The following instructions are for the new Amazon Redshift console.

  1. Open the Amazon Redshift console at https://console.aws.amazon.com/redshift. Sign in as the user Administrator.

  2. Choose Create cluster.

  3. On the Create cluster page, under DC2, select dc2.large.

  4. Scroll down, and under Cluster details, enter or accept these parameters:

    Cluster identifier redshift-lakeformation-demo
    Database port 5439
    Master user name awsuser
    Master user password (Choose a password)
  5. Expand Cluster permissions, and for Available IAM roles, choose RedshiftLakeFormationRole. Then choose Add IAM role.

  6. Choose Create cluster.

    The Clusters page loads.

  7. Wait until the cluster status becomes Available. Choose the refresh icon periodically.

  8. Grant the data analyst permission to run queries against the cluster. To do so, complete the following steps.

    1. Open the IAM console at https://console.aws.amazon.com/iam/, and sign in as the Administrator user.

    2. In the navigation pane, choose Users, and attach the following managed policies to the user datalake_user.

      • AmazonRedshiftQueryEditor

      • AmazonRedshiftReadOnlyAccess

  9. Sign out of the Amazon Redshift console and sign back in as user datalake_user.

  10. In the left vertical toolbar, choose the EDITOR icon to open the query editor and connect to the cluster. If the Connect to database dialog box appears, choose the cluster name redshift-lakeformation-demo, and enter the database name dev, the user name awsuser, and the password that you created. Then choose Connect to database.

    Note

    If you are not prompted for connection parameters and another cluster is already selected in the query editor, choose Change Connection to open the Connect to database dialog box.

  11. In the New Query 1 text box, enter and run the following statement to map the database lakeformation_tutorial in Lake Formation to the Amazon Redshift schema name redshift_jdbc:

    Important

    Replace <account-id> with a valid AWS account number, and <region> with a valid AWS Region name (for example, us-east-1).
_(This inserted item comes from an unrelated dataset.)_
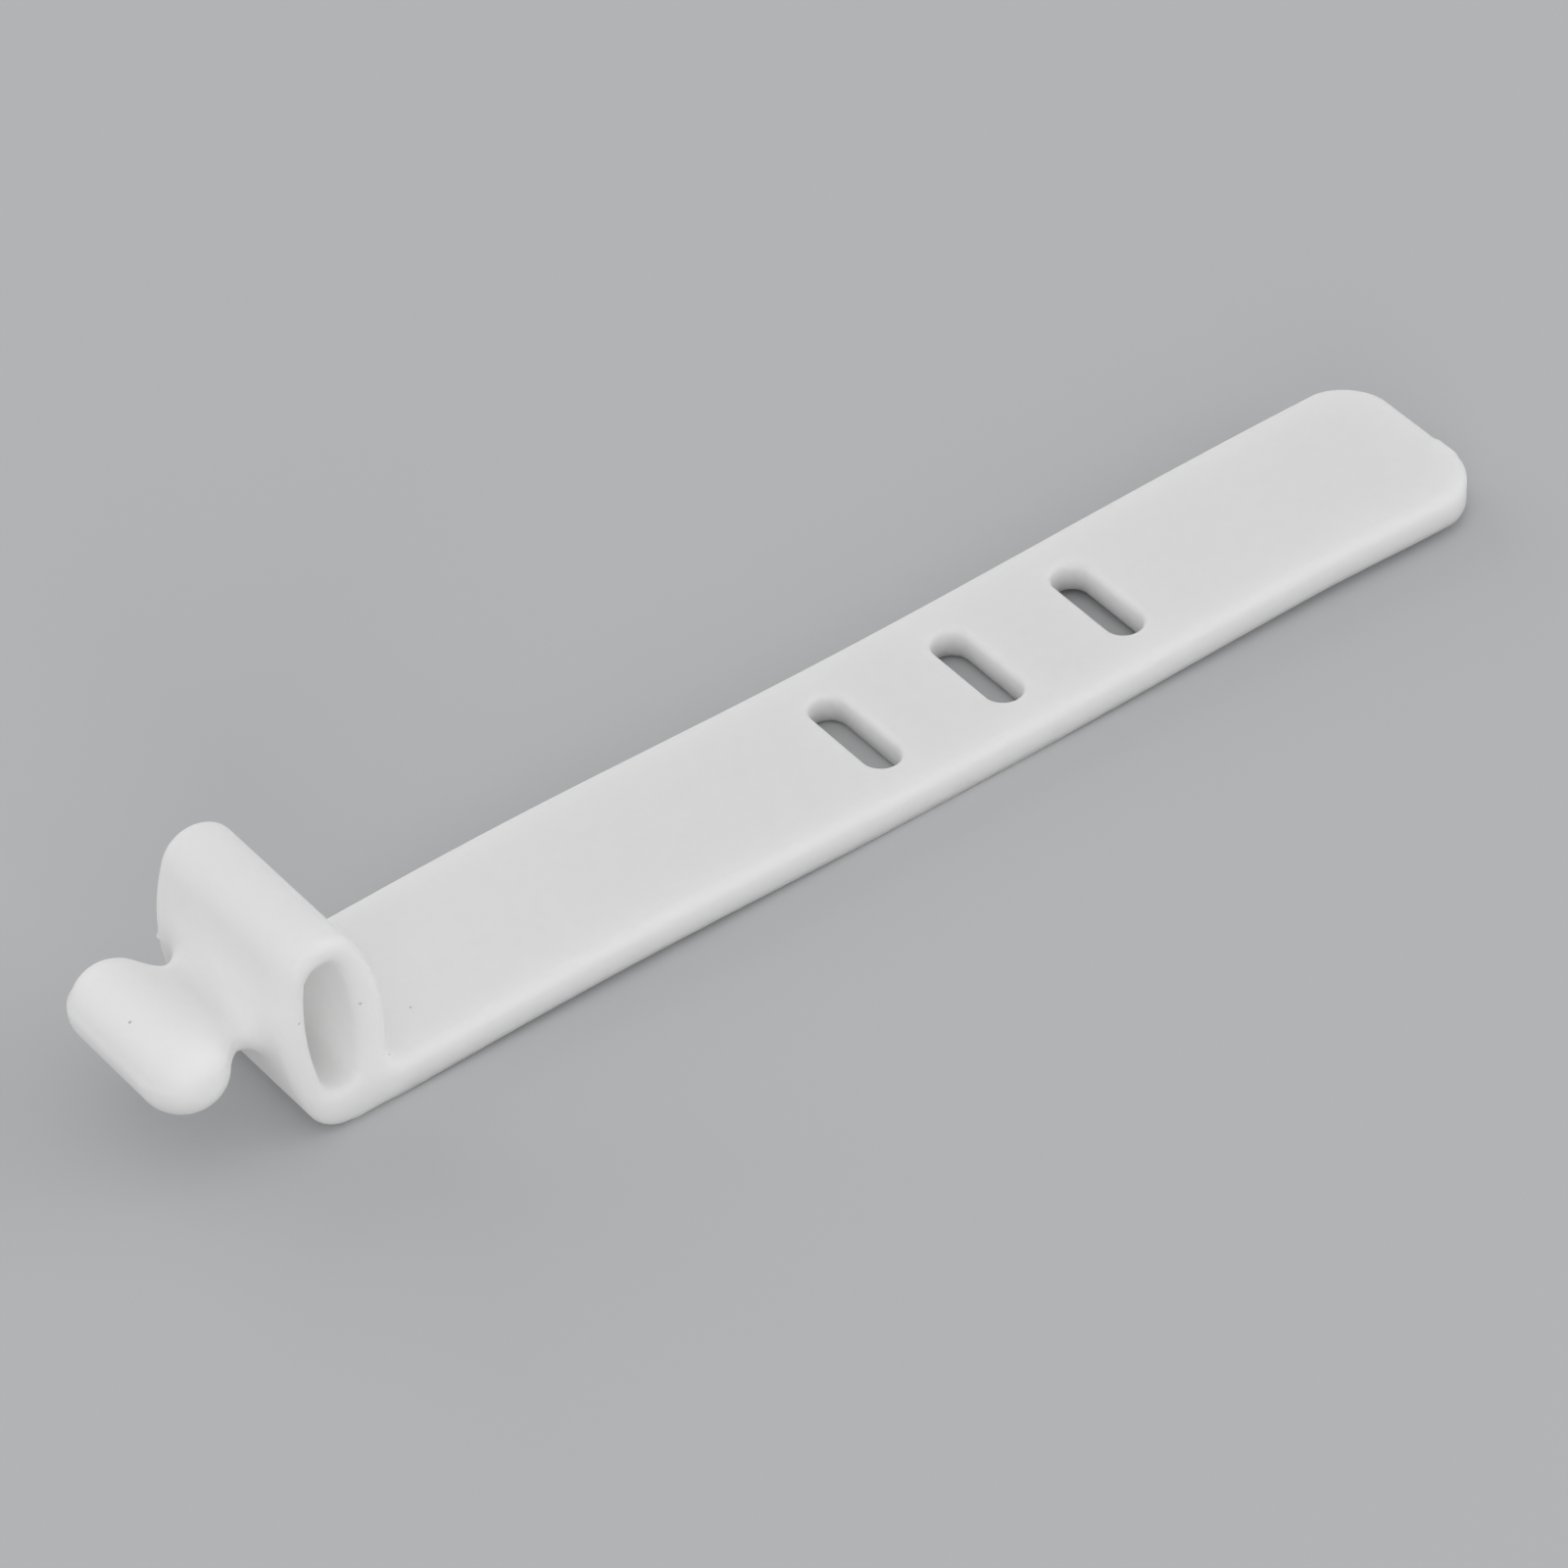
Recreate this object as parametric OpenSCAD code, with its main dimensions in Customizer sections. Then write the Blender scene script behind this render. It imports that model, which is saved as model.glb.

    create external schema if not exists redshift_jdbc from DATA CATALOG database 'lakeformation_tutorial' iam_role 'arn:aws:iam::<account-id>:role/RedshiftLakeFormationRole' region '<region>';
  12. In the schema list under Select schema, choose redshift_jdbc.

    The tables list populates. The query editor shows only the tables on which you were granted Lake Formation data permissions.

  13. On the pop-up menu next to a table name, choose Preview data.

    Amazon Redshift returns the first 10 rows.

    You can now run queries against the tables and columns for which you have permissions.

To set up Amazon Redshift Spectrum and run queries (original Amazon Redshift console)

Note

The following instructions are for the original Amazon Redshift console.

  1. Open the Amazon Redshift console at https://console.aws.amazon.com/redshift/. Sign in as the user Administrator.

  2. Choose Quick launch cluster.

  3. On the Quick launch page, enter or accept these parameters:

    Cluster identifier redshift-lakeformation-demo
    Database name dev
    Database port 5439
    Master user name awsuser
    Master user password (Choose and confirm a password)
    Available IAM roles RedshiftLakeFormationRole

    For more information, see Managing Clusters Using the Console in the Amazon Redshift Cluster Management Guide.

  4. Choose Launch cluster.

  5. Wait until the cluster status becomes available.

    To view cluster status, in the navigation pane, choose Clusters and check the Cluster Status column. Choose the refresh icon periodically.

  6. Grant the data analyst permission to run queries against the cluster. To do so, complete the following steps.

    1. Open the IAM console at https://console.aws.amazon.com/iam/, and sign in as the Administrator user.

    2. In the navigation pane, choose Users, and attach the following managed policies to the user datalake_user.

      • AmazonRedshiftReadOnlyAccess

      • AmazonRedshiftQueryEditor

  7. Sign out of Amazon Redshift console and sign back in as user datalake_user.

  8. Open the query editor and connect to the cluster. If prompted for credentials, choose the cluster name redshift-lakeformation-demo, and enter the database name dev, the user name awsuser, and the password that you created. Then choose Connect.

    Note

    If you are not prompted for credentials and another cluster is already selected in the query editor, choose the cluster name to open the credentials dialog box.

  9. In the New Query 1 text box, enter and run the following statement to map the database lakeformation_tutorial in Lake Formation to the Amazon Redshift schema name redshift_jdbc:

    Important

    Replace <account-id> with a valid AWS account number, and <region> with a valid AWS Region name (for example, us-east-1).

    create external schema if not exists redshift_jdbc from DATA CATALOG database 'lakeformation_tutorial' iam_role 'arn:aws:iam::<account-id>:role/RedshiftLakeFormationRole' region '<region>';
  10. In the Schema list, choose redshift_jdbc.

    The tables list populates. The query editor shows only the tables on which you were granted Lake Formation data permissions.

  11. Choose the eye icon next to one of the tables.

    Amazon Redshift returns the first 10 rows.

    You can now run queries against the tables and columns for which you have permissions.